I've been watching a lot of videos on swimbaits and wanting to give them a try. They seem super fragile and dang there expensive. Here's a pretty cheap one that I like but does anybody have any better options?


----------



## Joetrain (Dec 25, 2015)

Wirelessly posted

Check out the Storm "kicking minnow." They work for me up north (Chicago) where I live. Not too expensive so if you lose it you won't feel like you have to dive in the water after it.
~JOE~


----------



## Brads (Jun 12, 2016)

X2 on Storm, usually come in a 3 pack. Bigger ones are great for throwing at tarpon, and bulls.


----------



## kanaka (Oct 3, 2007)

You just looking at prerigged? Have a specific size in mind? Or bait profile (shad/mullet)?


----------



## Try'n Hard (Oct 23, 2008)

Actually targeting bass and I'm really liking the crappie pattern. Guess I need to read up on rigging my own since they seem more affirdable


----------



## captken (Feb 24, 2008)

*Here are a couple that work for me*

This first one is a generic from an area supplier. It is 5.5" long.
They are 5/dollar I think.


----------



## kanaka (Oct 3, 2007)

I'm trying a few of these baits, one just because of the size and another because it looks like an LY. Already have bags of DOA swimbaits for the smaller mullet shape.
I ordered straight from Berkley just because I had $$$ in PPal.

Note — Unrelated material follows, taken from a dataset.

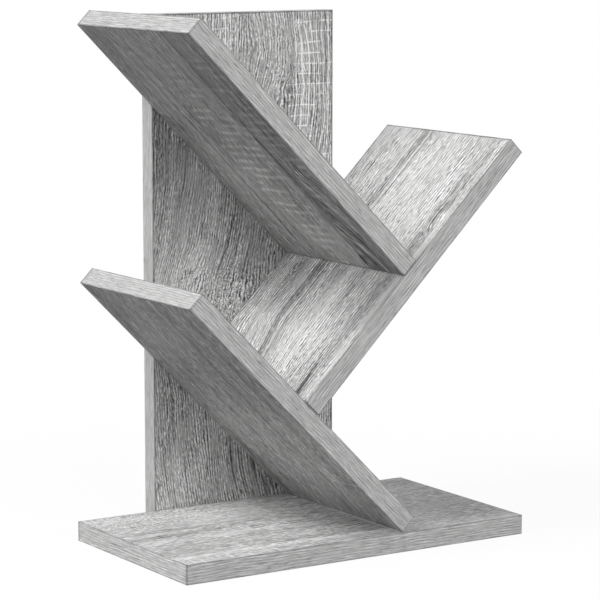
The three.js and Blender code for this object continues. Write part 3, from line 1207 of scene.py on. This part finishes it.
class BOOKSHELF_OT_stage(bpy.types.Operator):
    """Set up the pale floor, the soft lamps, the white room and the camera"""

    bl_idname = "bookshelf.stage"
    bl_label = "Floor, lamps and camera"

    def end_in(self, output, finish, lighting, shown):
        """Ends a finish in what lights the object and what shows behind it."""
        camera = finish.node("ShaderNodeLightPath", result="Is Camera Ray")
        seen = camera + camera.other("Is Glossy Ray") + camera.other("Is Transmission Ray")
        values = {"Fac": seen.least(1.0), 1: lighting, 2: shown}
        both = finish.node("ShaderNodeMixShader", values)
        finish.node(output, {"Surface": both})

    def floor_finish(self, stage):
        finish = new_finish("studio_floor")
        x, y, z = finish.place()
        away = ((x**2 + y**2) ** 0.5).smooth(SHADE_FROM, SHADE_TO)
        mottle = finish.noise(x / 60, y / 60, z, 3)
        pale = finish.blend(mottle, opaque([0.90] * 3), opaque([0.94] * 3))
        lit = finish.node("ShaderNodeBsdfDiffuse", {"Color": pale})
        white = finish.node("ShaderNodeEmission", {"Color": WHITE, "Strength": 1.0})
        share = away * SHADE + (1 - SHADE)
        shown = finish.node("ShaderNodeMixShader", {"Fac": share, 1: lit, 2: white})
        dim = finish.node("ShaderNodeBsdfDiffuse", {"Color": opaque([stage.floor_return] * 3)})
        self.end_in("ShaderNodeOutputMaterial", finish, dim, shown)
        return finish.owner

    def add_floor(self, context, stage):
        shape = bmesh.new()
        loops = add_skin(shape, [circle(reach, -FLOOR_DROP, 64) for reach in FLOOR_REACHES])
        shape.faces.new(loops[0])
        floor = add_object(context, "floor", to_mesh("floor", shape, self.floor_finish(stage)))

    def add_lamp(self, context, name, power, size, turn, rise):
        """Adds a round lamp that looks at the shelf, by its turn from +X and its rise, in degrees."""
        lamp = bpy.data.lights.new(name, "AREA")
        lamp.shape = "DISK"
        lamp.size = size
        lamp.energy = power
        turn = radians(turn)
        rise = radians(rise)
        away = Vector((cos(turn) * cos(rise), sin(turn) * cos(rise), sin(rise)))
        holder = add_object(context, name, lamp)
        holder.location = LAMP_AIM + away * LAMP_DISTANCE
        holder.rotation_mode = "QUATERNION"
        holder.rotation_quaternion = away.to_track_quat("Z", "Y")

    def add_room(self, context, stage):
        world = bpy.data.worlds.new("studio")
        context.scene.world = world
        finish = Finish(world)
        white = finish.node("ShaderNodeBackground", {"Color": WHITE, "Strength": 1.0})
        dim = finish.node("ShaderNodeBackground", {"Color": WHITE, "Strength": stage.room_light})
        self.end_in("ShaderNodeOutputWorld", finish, dim, white)

    def add_camera(self, context, stage):
        lens = bpy.data.cameras.new("camera")
        lens.lens = stage.lens
        lens.sensor_width = SENSOR_WIDTH
        lens.clip_start = 0.1
        lens.clip_end = 100
        camera = add_object(context, "camera", lens)
        camera.location = CAMERA_PLACE
        camera.rotation_euler = (radians(90 - CAMERA_DIP), 0, radians(-CAMERA_TURN))
        context.scene.camera = camera

    def execute(self, context):
        stage = context.scene.bookshelf.stage
        context.scene.view_settings.view_transform = "Standard"
        self.add_floor(context, stage)
        self.add_lamp(context, "key_lamp", stage.key_power, 1.6, 181, 45)
        self.add_lamp(context, "front_lamp", stage.front_power, 2.2, 270, 24)
        self.add_lamp(context, "fill_lamp", stage.fill_power, 1.8, 40, 14)
        self.add_room(context, stage)
        self.add_camera(context, stage)
        return {"FINISHED"}


STEPS = (
    BOOKSHELF_OT_stage,
    BOOKSHELF_OT_panels,
    BOOKSHELF_OT_edging,
    BOOKSHELF_OT_screws,
    BOOKSHELF_OT_dowels,
)


class BOOKSHELF_PT_sidebar(bpy.types.Panel):
    """Lists the steps that build the bookshelf, and its settings"""

    bl_idname = "BOOKSHELF_PT_sidebar"
    bl_label = "Tree Shaped Bookshelf"
    bl_space_type = "VIEW_3D"
    bl_region_type = "UI"
    bl_category = "Bookshelf"

    def draw(self, context):
        for step in STEPS:
            self.layout.operator(step.bl_idname)
        settings = context.scene.bookshelf
        for group in (settings.foil, settings.edging, settings.fasteners, settings.stage):
            box = self.layout.box()
            for name in type(group).__annotations__:
                box.prop(group, name)


SETTINGS = (FoilSettings, EdgingSettings, FastenerSettings, StageSettings, BookshelfSettings)
CLASSES = (*SETTINGS, *STEPS, BOOKSHELF_PT_sidebar)


def register():
    for registered in CLASSES:
        bpy.utils.register_class(registered)
    bpy.types.Scene.bookshelf = PointerProperty(type=BookshelfSettings)


def unregister():
    del bpy.types.Scene.bookshelf
    for registered in reversed(CLASSES):
        bpy.utils.unregister_class(registered)


def main():
    register()
    for step in STEPS:
        family, action = step.bl_idname.split(".")
        getattr(getattr(bpy.ops, family), action)()


if __name__ == "__main__":
    main()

http://www.berkley-fishing.com/berkley-powerbait/#sz=16&start=0

Suggest you make a run to BP,Academy type places and be prepared to be overwhelmed.


----------



## Jason (Oct 2, 2007)

I like the Vudu mullet. They have it in 2 sizes and are very lifelike!!! They have a treble hook off the bottom. H2O also makes one where the hook comes through the top like the one you showed.


----------



## The Real Amarillo Palmira (Jun 29, 2016)

Savage Gear makes the most affordable swimbaits maybe with the exception of Live Target which is new to the swimbait market. There is a group on Facebook called Swimbait Badlands if you are interested. Generally nice people with huge amouts of swimbait knowledge. I have really not had that much luck on the big swimbaits around here. Probably because I give up and go back to the stuff that I know will work. I did get a nice 5 pounder on Blackwater last year on a Lucky Craft Real Ayu glide bait in the middle of summer which was a huge surprise. I thought it was a mudfish or a jackfish because it was so hot out, but turned out to be a bass.


----------



## Buckchaser (Jan 28, 2014)

You need to be throwing an A-rig on the ferry in fall and winter.


----------